Typically, a target function guides the learning process of a generative model. For example, in Natural Language Processing (NLP), researchers often mask several words in a sentence and train the model to successfully predict those masked words. In our case, to generate semantically meaningful graphs, we introduced a traditional text classification task as the final objective function. This task was only required during the training process and was not part of the graph generation process itself. Interestingly, our model achieved competitive text classification results, even though that was not our primary goal. As shown in Figure 1, words were tokenized and digitized into numbers before being fed into Bidirectional LSTM networks. Then, each resulting embedding was connected to all other words to capture the relationships among them, resulting in an adjacency matrix. With the adjacency matrix, we proceeded to the second step of implementing Graph Attention Networks on the generated graph and performed text classification.

Results

We began by analyzing our results to assess the quality of the classification. Although our results did not surpass those of other graph-based methods, they outperformed traditional approaches and came close to the performance of state-of-the-art (SOTA) classification models.
Text Classification Results
Figure 2: Text classfication results compared to other models. Ours is at the bottom. Bold methods used graph neural networks.

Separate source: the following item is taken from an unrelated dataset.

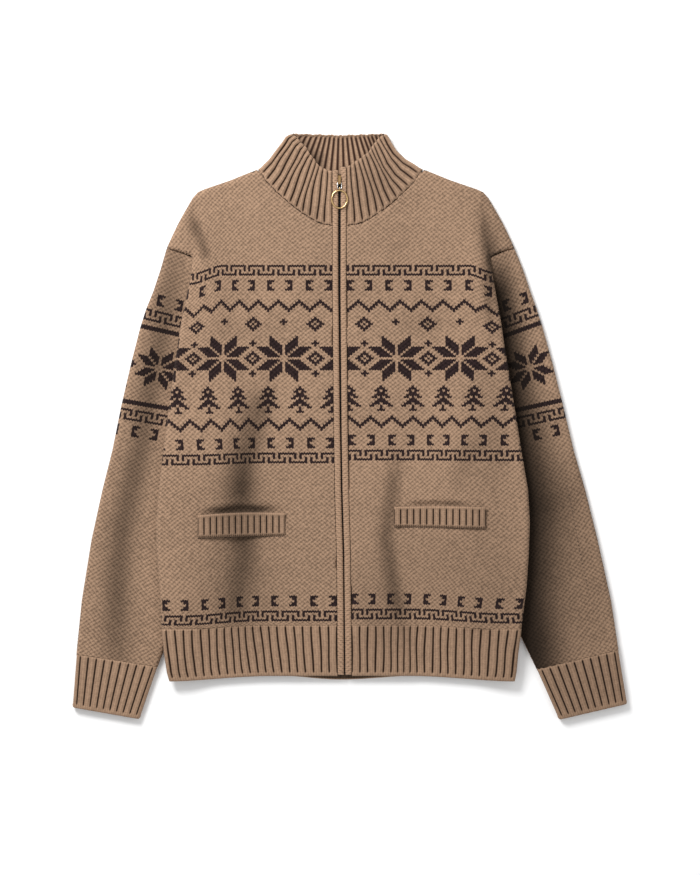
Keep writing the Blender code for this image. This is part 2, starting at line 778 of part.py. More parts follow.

As previously mentioned, the classification objective was used to guide the generation of the graph. Now, let's evaluate the quality of the generated graph. Figure 3 displays the adjacency matrix, where words appearing in the same sentence are shown on the x and y axes. Interestingly, the matrix is symmetric, and the edge weights (representing relations between words) are visibly higher for certain edges compared to others.
Generated Adjacency Matrix
Figure 3: The adjacency matrix of the generated graph.
Finally, we directly visualize the generated graph in Figure 4 below. The graphs represent two texts that were classified as belonging to the "Earn" category. In the graph on the left-hand side, certain words like "payout" and "growth" have a higher degree of edges compared to other words such as "february" and "reuter". This observation demonstrates that the generated graph captures a certain level of semantic information.
Generated Graph
Figure 4: The generated graph. Larger vetices with larger text labels denote that they have greater degree(inword or outword edges). Larger edges denote greater weights.